=== The request ===
Copy out the lines of the records below, and only those lines, from the one with "before = set(bpy.data.objects)" through the one with "return tuple(((c +", exactly as they appear.

· · · ·

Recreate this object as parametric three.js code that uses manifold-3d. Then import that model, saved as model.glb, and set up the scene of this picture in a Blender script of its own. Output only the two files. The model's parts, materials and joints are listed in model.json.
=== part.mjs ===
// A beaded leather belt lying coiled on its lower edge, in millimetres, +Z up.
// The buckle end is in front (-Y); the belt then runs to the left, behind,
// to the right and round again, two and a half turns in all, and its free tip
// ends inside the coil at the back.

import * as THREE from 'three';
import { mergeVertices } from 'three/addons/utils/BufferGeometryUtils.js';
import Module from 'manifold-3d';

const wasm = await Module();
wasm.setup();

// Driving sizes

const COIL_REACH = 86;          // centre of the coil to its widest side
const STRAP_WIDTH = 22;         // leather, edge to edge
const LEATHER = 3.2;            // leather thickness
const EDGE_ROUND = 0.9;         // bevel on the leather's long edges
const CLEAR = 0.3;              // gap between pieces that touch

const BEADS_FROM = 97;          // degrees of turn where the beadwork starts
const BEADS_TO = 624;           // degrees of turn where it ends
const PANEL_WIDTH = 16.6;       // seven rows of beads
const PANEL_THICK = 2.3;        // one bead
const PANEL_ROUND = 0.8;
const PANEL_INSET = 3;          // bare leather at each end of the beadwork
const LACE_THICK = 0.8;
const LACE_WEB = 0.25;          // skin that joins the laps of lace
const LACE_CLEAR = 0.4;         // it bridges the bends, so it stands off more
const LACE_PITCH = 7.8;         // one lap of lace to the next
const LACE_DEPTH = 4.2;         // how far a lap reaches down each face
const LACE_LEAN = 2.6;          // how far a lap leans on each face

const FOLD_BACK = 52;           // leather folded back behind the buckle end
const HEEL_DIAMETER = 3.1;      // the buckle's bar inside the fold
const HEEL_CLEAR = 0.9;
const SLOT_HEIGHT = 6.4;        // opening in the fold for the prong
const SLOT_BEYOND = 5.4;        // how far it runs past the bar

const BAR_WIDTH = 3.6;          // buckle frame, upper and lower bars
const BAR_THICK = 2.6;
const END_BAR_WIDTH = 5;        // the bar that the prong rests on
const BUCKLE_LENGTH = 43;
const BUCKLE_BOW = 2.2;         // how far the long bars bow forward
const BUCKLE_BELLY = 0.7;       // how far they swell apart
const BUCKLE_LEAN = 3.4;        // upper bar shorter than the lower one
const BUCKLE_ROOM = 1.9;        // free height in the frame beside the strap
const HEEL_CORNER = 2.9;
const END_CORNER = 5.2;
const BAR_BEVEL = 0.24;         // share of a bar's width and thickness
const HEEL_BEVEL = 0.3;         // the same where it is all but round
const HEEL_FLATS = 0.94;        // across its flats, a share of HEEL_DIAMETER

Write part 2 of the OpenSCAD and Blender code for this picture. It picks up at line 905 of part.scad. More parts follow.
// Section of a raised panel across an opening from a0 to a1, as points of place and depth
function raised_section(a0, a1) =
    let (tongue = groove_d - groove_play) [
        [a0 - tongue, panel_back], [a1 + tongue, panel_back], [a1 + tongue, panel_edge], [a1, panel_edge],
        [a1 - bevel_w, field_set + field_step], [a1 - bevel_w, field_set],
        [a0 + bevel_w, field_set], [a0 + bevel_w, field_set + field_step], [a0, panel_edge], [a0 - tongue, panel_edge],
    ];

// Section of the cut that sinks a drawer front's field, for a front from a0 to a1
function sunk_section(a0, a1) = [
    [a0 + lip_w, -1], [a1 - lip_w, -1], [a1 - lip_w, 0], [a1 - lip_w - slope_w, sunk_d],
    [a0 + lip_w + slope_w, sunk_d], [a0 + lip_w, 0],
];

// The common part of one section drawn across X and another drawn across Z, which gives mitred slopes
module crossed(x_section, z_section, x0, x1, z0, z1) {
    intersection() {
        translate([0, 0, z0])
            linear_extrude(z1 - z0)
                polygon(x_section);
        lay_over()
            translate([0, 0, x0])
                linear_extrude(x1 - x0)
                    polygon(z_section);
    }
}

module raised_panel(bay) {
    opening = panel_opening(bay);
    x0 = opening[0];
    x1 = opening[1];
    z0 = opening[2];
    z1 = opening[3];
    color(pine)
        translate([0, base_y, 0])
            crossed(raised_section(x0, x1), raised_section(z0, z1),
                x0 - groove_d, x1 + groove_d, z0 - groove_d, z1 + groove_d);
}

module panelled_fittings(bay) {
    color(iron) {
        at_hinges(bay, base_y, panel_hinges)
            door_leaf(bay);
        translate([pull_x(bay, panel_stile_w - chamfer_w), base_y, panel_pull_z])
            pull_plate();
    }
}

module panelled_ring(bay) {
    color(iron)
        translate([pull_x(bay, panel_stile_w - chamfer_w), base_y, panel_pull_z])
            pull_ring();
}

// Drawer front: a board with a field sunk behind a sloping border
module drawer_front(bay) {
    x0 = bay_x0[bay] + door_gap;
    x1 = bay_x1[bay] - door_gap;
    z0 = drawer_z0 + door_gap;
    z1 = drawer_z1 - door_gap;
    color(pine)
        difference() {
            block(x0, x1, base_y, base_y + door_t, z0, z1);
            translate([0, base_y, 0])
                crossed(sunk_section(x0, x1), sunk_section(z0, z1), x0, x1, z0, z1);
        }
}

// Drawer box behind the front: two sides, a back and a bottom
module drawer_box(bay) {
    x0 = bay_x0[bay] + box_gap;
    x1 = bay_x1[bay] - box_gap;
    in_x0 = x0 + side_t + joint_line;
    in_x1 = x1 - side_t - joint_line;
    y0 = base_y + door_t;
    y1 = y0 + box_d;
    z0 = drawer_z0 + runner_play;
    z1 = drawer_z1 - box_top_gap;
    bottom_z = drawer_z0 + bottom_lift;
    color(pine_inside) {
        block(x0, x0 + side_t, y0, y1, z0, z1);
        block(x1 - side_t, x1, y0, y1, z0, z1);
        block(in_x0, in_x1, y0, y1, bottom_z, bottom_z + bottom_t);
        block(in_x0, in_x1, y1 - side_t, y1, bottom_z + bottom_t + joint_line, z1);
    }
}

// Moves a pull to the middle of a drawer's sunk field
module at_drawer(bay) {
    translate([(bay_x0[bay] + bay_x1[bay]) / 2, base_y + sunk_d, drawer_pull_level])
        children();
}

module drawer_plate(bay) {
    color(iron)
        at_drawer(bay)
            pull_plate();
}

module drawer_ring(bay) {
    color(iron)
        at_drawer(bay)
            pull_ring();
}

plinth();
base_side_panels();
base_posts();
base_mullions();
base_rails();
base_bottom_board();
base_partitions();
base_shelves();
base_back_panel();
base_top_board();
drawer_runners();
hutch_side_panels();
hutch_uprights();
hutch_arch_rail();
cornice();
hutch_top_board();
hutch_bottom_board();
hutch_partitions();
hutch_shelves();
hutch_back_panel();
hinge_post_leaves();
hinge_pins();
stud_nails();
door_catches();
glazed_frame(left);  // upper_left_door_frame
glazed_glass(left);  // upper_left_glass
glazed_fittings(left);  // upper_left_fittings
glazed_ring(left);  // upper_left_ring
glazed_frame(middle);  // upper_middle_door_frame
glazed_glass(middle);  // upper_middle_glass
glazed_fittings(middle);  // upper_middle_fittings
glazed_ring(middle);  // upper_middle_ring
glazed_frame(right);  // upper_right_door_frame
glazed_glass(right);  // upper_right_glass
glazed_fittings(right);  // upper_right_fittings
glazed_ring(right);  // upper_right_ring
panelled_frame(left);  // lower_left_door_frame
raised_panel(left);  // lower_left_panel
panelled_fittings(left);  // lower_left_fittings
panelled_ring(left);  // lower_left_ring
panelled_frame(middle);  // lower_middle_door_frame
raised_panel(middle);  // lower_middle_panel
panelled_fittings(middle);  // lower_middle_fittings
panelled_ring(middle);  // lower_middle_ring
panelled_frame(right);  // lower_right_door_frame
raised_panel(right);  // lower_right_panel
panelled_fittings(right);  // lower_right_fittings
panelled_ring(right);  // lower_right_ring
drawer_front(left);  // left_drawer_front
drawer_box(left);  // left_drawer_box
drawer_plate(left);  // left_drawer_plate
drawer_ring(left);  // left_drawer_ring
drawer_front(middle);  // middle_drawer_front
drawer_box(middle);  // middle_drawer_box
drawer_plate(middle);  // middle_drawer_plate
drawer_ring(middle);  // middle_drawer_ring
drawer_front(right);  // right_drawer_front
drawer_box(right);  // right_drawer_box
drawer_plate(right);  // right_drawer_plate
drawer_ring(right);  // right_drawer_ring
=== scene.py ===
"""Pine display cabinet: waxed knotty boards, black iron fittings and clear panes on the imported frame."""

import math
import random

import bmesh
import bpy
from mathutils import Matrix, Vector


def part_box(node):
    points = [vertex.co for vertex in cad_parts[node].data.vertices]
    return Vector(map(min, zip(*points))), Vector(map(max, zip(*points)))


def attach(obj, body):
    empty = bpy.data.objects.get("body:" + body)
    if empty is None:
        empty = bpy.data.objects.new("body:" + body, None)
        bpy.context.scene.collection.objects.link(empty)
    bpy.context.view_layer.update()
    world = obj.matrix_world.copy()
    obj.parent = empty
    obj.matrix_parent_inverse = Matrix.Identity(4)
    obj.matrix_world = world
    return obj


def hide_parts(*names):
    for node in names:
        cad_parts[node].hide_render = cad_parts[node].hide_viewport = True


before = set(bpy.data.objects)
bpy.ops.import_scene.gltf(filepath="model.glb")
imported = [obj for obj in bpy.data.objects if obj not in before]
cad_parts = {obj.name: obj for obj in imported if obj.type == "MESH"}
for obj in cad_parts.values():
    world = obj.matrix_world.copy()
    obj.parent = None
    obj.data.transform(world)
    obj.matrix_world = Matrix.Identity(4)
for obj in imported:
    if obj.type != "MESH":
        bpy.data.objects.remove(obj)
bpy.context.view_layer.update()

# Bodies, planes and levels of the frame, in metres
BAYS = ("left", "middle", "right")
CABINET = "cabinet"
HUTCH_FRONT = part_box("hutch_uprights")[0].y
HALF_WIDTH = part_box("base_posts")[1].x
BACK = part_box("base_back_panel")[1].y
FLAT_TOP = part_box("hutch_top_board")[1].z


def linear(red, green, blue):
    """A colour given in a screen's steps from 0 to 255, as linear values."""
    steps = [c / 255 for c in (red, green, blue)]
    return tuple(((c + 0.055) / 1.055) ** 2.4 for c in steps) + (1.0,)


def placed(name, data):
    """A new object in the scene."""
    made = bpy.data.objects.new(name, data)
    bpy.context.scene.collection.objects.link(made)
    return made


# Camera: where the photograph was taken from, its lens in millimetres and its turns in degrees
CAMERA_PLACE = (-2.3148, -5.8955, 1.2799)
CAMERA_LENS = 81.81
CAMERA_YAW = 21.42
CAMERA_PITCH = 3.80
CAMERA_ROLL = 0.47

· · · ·

=== The answer ===
before = set(bpy.data.objects)
bpy.ops.import_scene.gltf(filepath="model.glb")
imported = [obj for obj in bpy.data.objects if obj not in before]
cad_parts = {obj.name: obj for obj in imported if obj.type == "MESH"}
for obj in cad_parts.values():
    world = obj.matrix_world.copy()
    obj.parent = None
    obj.data.transform(world)
    obj.matrix_world = Matrix.Identity(4)
for obj in imported:
    if obj.type != "MESH":
        bpy.data.objects.remove(obj)
bpy.context.view_layer.update()

# Bodies, planes and levels of the frame, in metres
BAYS = ("left", "middle", "right")
CABINET = "cabinet"
HUTCH_FRONT = part_box("hutch_uprights")[0].y
HALF_WIDTH = part_box("base_posts")[1].x
BACK = part_box("base_back_panel")[1].y
FLAT_TOP = part_box("hutch_top_board")[1].z


def linear(red, green, blue):
    """A colour given in a screen's steps from 0 to 255, as linear values."""
    steps = [c / 255 for c in (red, green, blue)]
    return tuple(((c + 0.055) / 1.055) ** 2.4 for c in steps) + (1.0,)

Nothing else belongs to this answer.